I am having problems editing triangles. There are spots in my project where a high line rail crosses a road. There is about 30' difference in elevation. In top view, the vertical plane makes it difficult to use the edit surface> delete triangle. I wrote the triangles to the design file and made the appropriate voids. I don't want to import the triangles as a feature and re-triangulate. Is there a way to import triangles into a surface?
To model a surface where one road or rail line cross over a lower area, you need to model the lower area in one surface and the bridge area in another. We speak of imagining a giant reached down and lifted the bridge off of its abutments and piers, although to model the DTM you also need to ignore the piers, too.
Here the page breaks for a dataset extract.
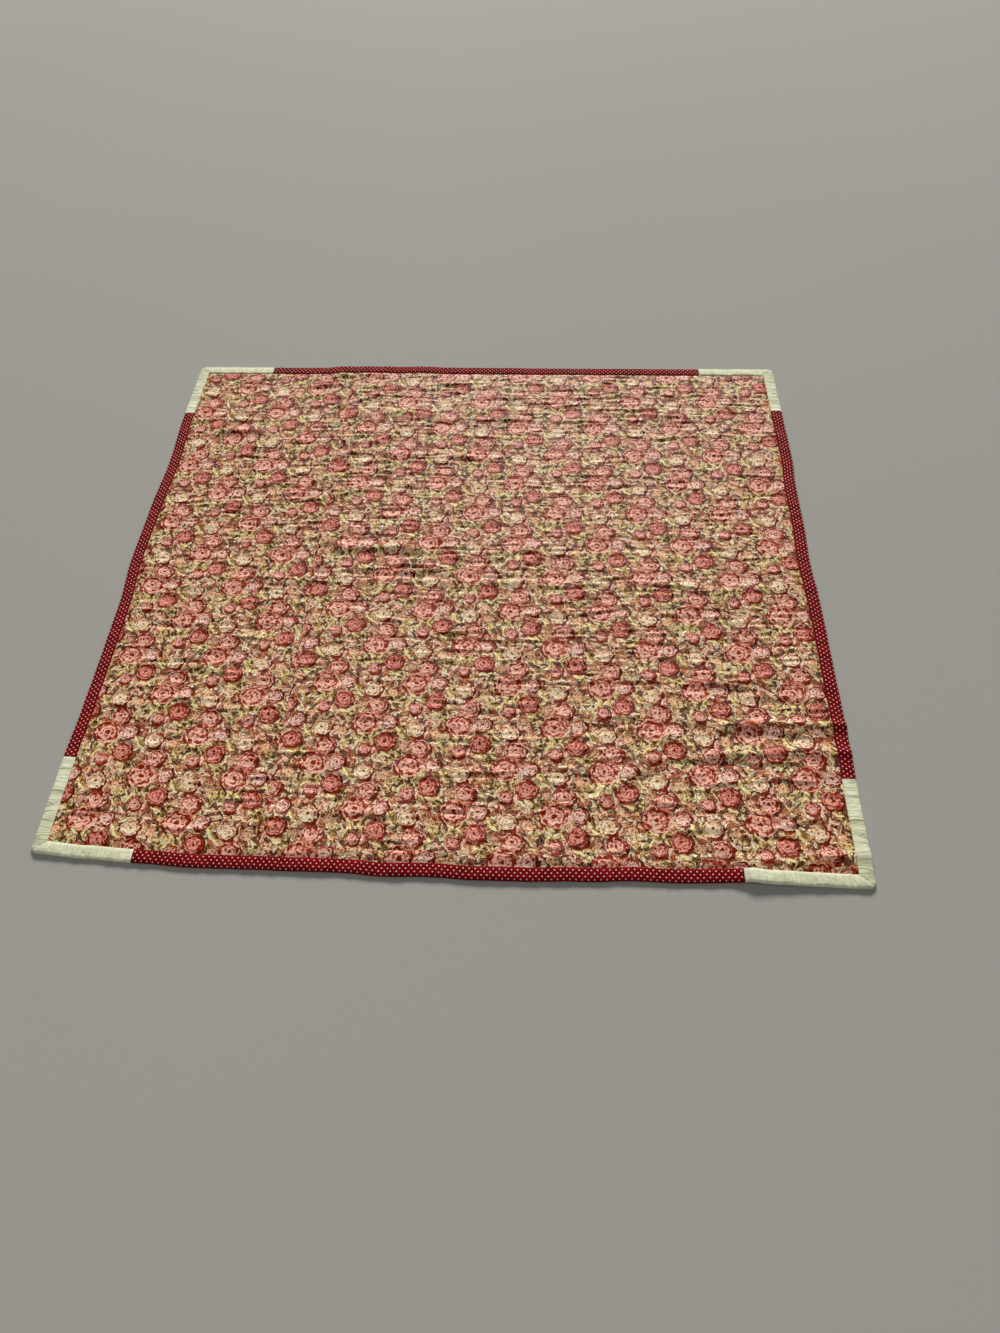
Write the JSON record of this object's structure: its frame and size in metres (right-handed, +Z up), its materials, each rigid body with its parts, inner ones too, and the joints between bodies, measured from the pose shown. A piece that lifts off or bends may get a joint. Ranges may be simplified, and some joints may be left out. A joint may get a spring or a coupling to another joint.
{
  "type": "quilt",
  "caption": "Thin pieced quilt of rose-print cotton in seamed widths, edged with a folded binding of red pin-dot strips and cream corner pieces, laid out flat on the floor.",
  "frame": {"origin": "the middle of the laid quilt's outline, on the surface that it lies on", "axes": "+Z up out of the surface, +Y from the front edge to the back edge, +X to the right seen from the front"},
  "size_m": [1.4406, 1.3948, 0.0126],
  "materials": {
    "rose_print": "printed plain-weave cotton, quilted, soft sheen",
    "red_dot": "dark red plain-weave cotton with small pale dots",
    "cream_cloth": "pale cream plain-weave cotton"
  },
  "bodies": {
    "root": {"panel_left": "rose_print", "panel_right": "rose_print", "binding_front": "red_dot", "binding_back": "red_dot", "binding_left": "red_dot", "binding_right": "red_dot", "corner_front_left": "cream_cloth", "corner_front_right": "cream_cloth", "corner_back_left": "cream_cloth", "corner_back_right": "cream_cloth"}
  },
  "joints": []
}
DTM software does not allow more than one Z elevation to exist in a single surface for a given XY location. Most people think of that as points, but it really applies to points or triangle faces. No triangle faces can be vertical, or reverse sloped, as in an undercut bank. Does this make some real world situations more difficult, yes. But the alternative would be for a DTM to be this very complex solid of meshes and splined curves and some of the earlier PC's would never have been able to work with the data.
Charles (Chuck) Rheault CADD Manager
MDOT State Highway Administration
I'm not concerned with anything under or beyond the overpasses. I understand about undercuts and no vertical triangles. The road lines were trimmed to the bridge deck and there should be no conflicting elevations. I want to import my own triangles without re-triangulating, or have a better tool for isometric view triangle editing.
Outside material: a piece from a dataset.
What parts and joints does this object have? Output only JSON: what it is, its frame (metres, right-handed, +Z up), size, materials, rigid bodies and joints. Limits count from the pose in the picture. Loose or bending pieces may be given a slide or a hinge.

If the triangles were built by features, editing the features can generate good results.
The edit feature point and place feature tool allow you to manipulate the features which ultimately generate the triangles.
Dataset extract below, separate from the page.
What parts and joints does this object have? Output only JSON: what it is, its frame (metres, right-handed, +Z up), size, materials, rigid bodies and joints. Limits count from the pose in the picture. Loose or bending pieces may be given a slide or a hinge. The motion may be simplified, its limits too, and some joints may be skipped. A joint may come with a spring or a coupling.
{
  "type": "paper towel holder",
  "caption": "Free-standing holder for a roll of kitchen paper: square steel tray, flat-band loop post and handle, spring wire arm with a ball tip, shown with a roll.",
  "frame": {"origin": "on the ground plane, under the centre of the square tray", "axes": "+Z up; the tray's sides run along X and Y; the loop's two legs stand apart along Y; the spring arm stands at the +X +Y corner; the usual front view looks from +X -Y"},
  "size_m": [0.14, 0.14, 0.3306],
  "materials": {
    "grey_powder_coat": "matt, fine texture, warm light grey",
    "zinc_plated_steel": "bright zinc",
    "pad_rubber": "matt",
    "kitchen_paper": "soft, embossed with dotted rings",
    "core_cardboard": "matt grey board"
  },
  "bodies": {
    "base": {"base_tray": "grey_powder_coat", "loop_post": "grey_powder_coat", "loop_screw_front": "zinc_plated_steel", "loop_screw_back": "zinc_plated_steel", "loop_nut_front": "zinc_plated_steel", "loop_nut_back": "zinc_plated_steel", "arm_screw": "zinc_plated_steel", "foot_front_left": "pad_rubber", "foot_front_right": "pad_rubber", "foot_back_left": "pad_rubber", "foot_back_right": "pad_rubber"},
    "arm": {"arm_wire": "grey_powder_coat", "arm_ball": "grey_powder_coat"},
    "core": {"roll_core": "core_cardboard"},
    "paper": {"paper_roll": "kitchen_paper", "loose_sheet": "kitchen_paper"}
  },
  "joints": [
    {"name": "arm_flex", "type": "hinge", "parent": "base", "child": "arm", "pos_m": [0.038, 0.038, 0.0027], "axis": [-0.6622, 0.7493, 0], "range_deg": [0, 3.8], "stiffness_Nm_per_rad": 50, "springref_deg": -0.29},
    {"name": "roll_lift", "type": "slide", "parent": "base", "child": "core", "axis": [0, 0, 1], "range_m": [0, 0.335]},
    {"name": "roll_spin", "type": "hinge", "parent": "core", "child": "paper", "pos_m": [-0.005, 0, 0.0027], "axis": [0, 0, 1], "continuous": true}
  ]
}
Importing triangles is only slightly more desirable than importing contours. To preserve the exact triangulation, you must import them as breaklines. If you ever need to edit a surface in any way that was created from imported triangles you may seriously begin to consider homicide as a justifiable action to perpetrate on the person who created the mess you now need to clean up. Been there, Done that, Absolutely Hated It.
I found it less work to go back to the original surveys an reimport them and merge them to rebuild a composite surface from photogrammetry and 6 or 8 subsequent surveys. Someone else had exported the DTM to LandXML, edited it in Land Desktop and brought it back into InRoads. The file was unmanageable by then when I needed to merge in a number of new surveys.
Cop...I agree with you. I would in this case make a separate DTM of the bridge deck. This method is standard procedure at firm and for our clients.